Western North Slope rig-move response enters final cleanup stage
Containment held outside the boom near Nuiqsut as the Doyon 26 response entered summer monitoring and final cleanup.

Shore-seal boom is now the main line between the Western North Slope rig-move site and the surrounding tundra as the Doyon 26 response moves into its final cleanup stage near Nuiqsut. Unified Command says monthly status reports are continuing, and crews have used the boom to keep contamination from spreading off site and to stop clean snowmelt from running into the affected area. The latest check showed limited sheen inside the containment area, but none outside the boom, a sign that matters as spring breakup gives way to summer access on the North Slope.
The incident, listed by the Alaska Department of Environmental Conservation as Spill No. 26399902301, happened about 6.5 miles northwest of Nuiqsut on Jan. 23, 2026, beside a gravel road in the Alpine Field area. DEC said the Doyon 26 self-propelled drilling module left the road and toppled onto tundra covered in 12 to 24 inches of snow. The site was less than 500 feet from a tributary to the Nechelik Channel of the Colville River, with the nearest oil and gas infrastructure about 50 feet away and a pipeline about 202 feet away. DEC said the pipeline was not impacted.
Eight personnel were treated for minor injuries on the North Slope and released. DEC first estimated the release at about 4,000 gallons of diesel and 735 gallons of hydraulic oil, while Doyon later said crews recovered about 5,565 gallons of spilled product, more than the original 4,735-gallon estimate. Doyon also said 41 gallons of un-spilled ethylene glycol were removed from the rig’s coolant system. The company said the difference in volumes reflects flush-and-recovery conditions and product composition changes, not a larger release.

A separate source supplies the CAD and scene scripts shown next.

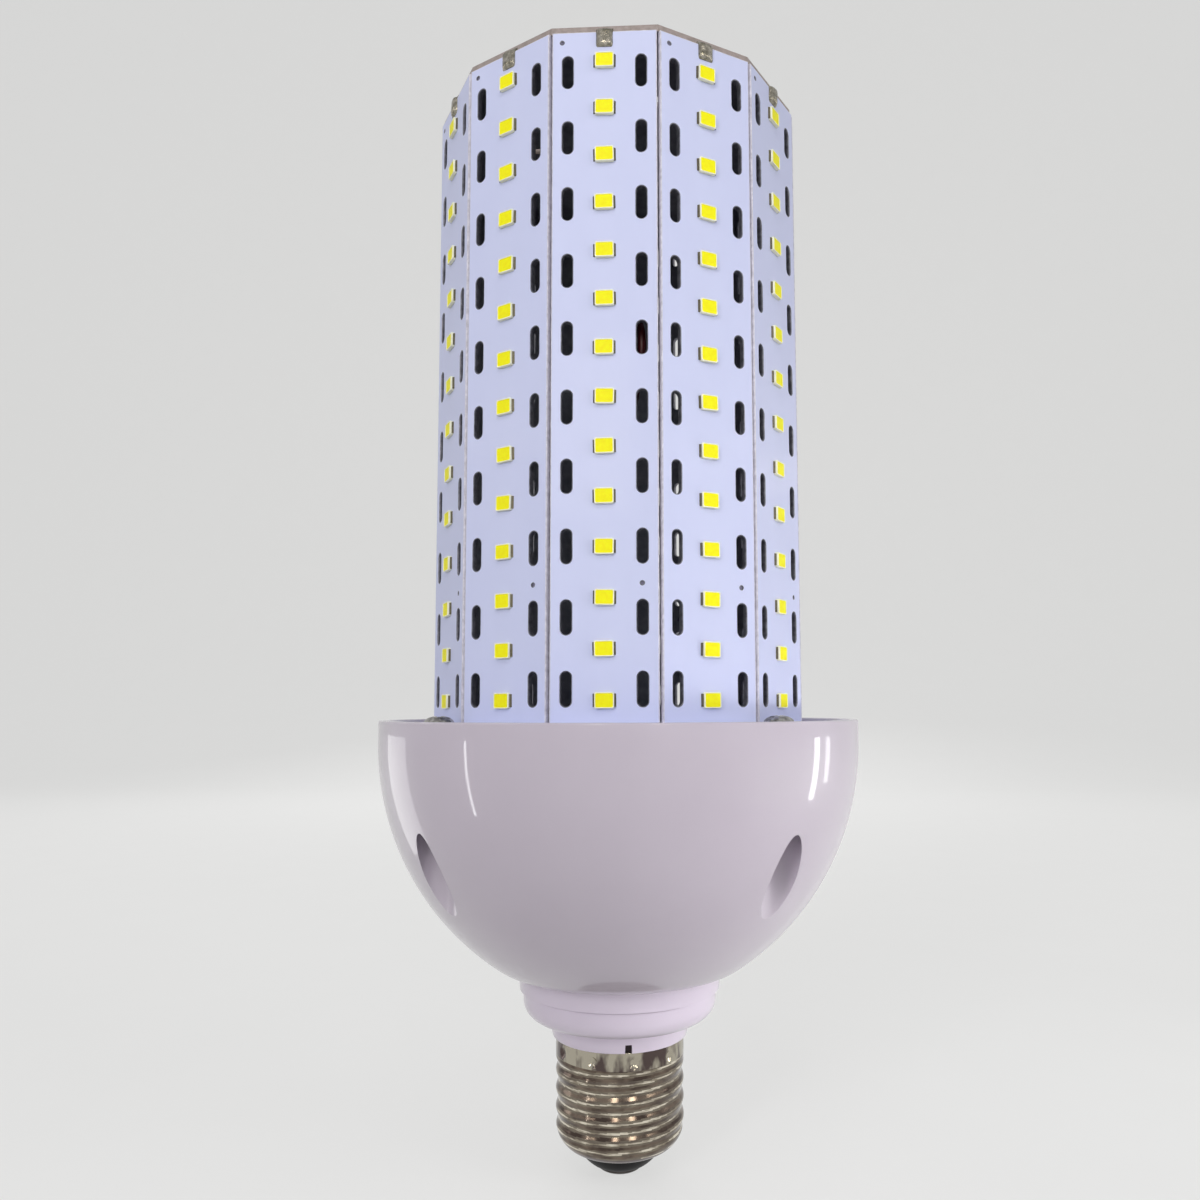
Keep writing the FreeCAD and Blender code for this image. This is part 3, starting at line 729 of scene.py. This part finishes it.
def solder_mesh(seed):
    """A joint at a strip's head: a domed bead over the board's face and the plate's edge."""
    rng = random.Random(seed)
    width = SOLDER_HALF_WIDTH * rng.uniform(0.95, 1.0)
    low = STRIP_TOP_Z - SOLDER_DROP * rng.uniform(0.95, 1.02)
    high = STRIP_TOP_Z + SOLDER_RISE
    front = -STRIP_FRONT
    ledge = -STRIP_FRONT + TOP_INSET
    dome = SOLDER_DOME * rng.uniform(0.8, 1.0)
    lean = rng.uniform(-0.25, 0.25)
    columns = 16
    rows = 22
    vertices = []
    for i in range(rows + 1):
        v = i / rows
        z = low + (high - low) * v
        lip = max(0.0, min(1.0, (z - STRIP_TOP_Z) / (0.25 * MM)))
        base = front + (ledge - front) * lip
        waist = 1.0 - 0.04 * math.sin(math.pi * v)
        foot = math.sqrt(max(0.0, 1 - (1 - min(1.0, v / 0.28)) ** 2))
        crest = math.sqrt(max(0.0, 1 - (max(0.0, v - 0.62) / 0.38) ** 2.6))
        for j in range(columns + 1):
            u = -1 + 2 * j / columns
            side = (1 - abs(u) ** 2.6) ** 0.6
            height = dome * foot * crest * side * (1 + lean * u)
            swell = 0.06 * MM * math.sin(5 * v + seed) * side
            x = u * width * waist * (0.80 + 0.20 * foot)
            y = min(base - height - swell * foot * crest, base + 0.02 * MM)
            vertices.append((x, max(y, front - SOLDER_REACH), z))
    faces = []
    row = columns + 1
    for i in range(rows):
        for j in range(columns):
            a = i * row + j
            faces.append((a, a + 1, a + row + 1, a + row))
    back = len(vertices)
    rim = [j for j in range(row)]
    rim += [i * row + columns for i in range(1, rows + 1)]
    rim += [rows * row + j for j in range(columns - 1, -1, -1)]
    rim += [i * row for i in range(rows - 1, 0, -1)]
    for index in rim:
        x, y, z = vertices[index]
        inner = front + 0.05 * MM if z < STRIP_TOP_Z else ledge + 0.05 * MM
        vertices.append((x, max(inner, y + 0.02 * MM), z))
    count = len(rim)
    for i in range(count):
        j = (i + 1) % count
        faces.append((rim[i], rim[j], back + j, back + i))
    faces.append(tuple(range(back, back + count)))
    mesh = mesh_from("joint", vertices, faces)
    mesh.materials.append(MATERIALS["solder"])
    smooth(mesh, 60.0)
    return mesh


def make_tower():
    """Strips, chips, solder and the top plate."""
    strip = strip_mesh()
    chip = chip_mesh()
    for k in range(STRIP_COUNT):
        number = "%02d" % (k + 1)
        piece = new_object("strip_" + number, spin_mesh(strip, k * STEP))
        finish_piece(piece, "board_white", "led_strip_" + number)
        chips = strip_chips_mesh(chip)
        chips.transform(Matrix.Rotation(k * STEP, 4, "Z"))
        piece = new_object("chips_" + number, chips)
        finish_piece(piece, "led_yellow", "led_chips_" + number)
    joints = [spin_mesh(solder_mesh(k + 3), k * STEP) for k in range(STRIP_COUNT)]
    finish_piece(new_object("solder_joints", joined("solder_joints", joints)), "solder", "top_solder")
    make_top(chip)


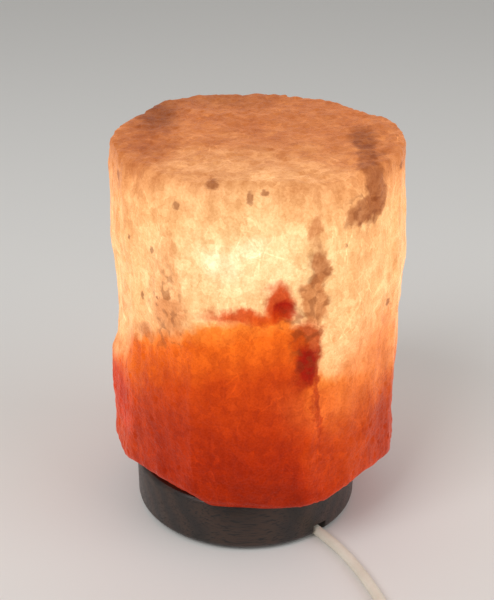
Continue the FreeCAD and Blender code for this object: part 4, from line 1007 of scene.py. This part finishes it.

Doyon says Phase 3 now covers final cleanup, mitigation and remediation of the entire affected area, along with monitoring through spring breakup and sampling through the summer. Flush-and-recovery work continued through April 29, all heavy equipment was removed on or before April 28, and the ice road was decommissioned after the equipment came out. The cause remains unknown, and DEC says the investigation will begin when it is safe to do so.
The Doyon 26 rig, commissioned in 2016 and nicknamed “The Beast,” was being moved on behalf of ConocoPhillips when it toppled. Doyon says Unified Command includes the U.S. Environmental Protection Agency, DEC and the North Slope Borough, with the Iñupiat Community of the Arctic Slope supporting the incident management team. For Nuiqsut and nearby users watching the Colville corridor, the key test now is whether containment holds as thaw, runoff and summer travel intensify pressure on the site.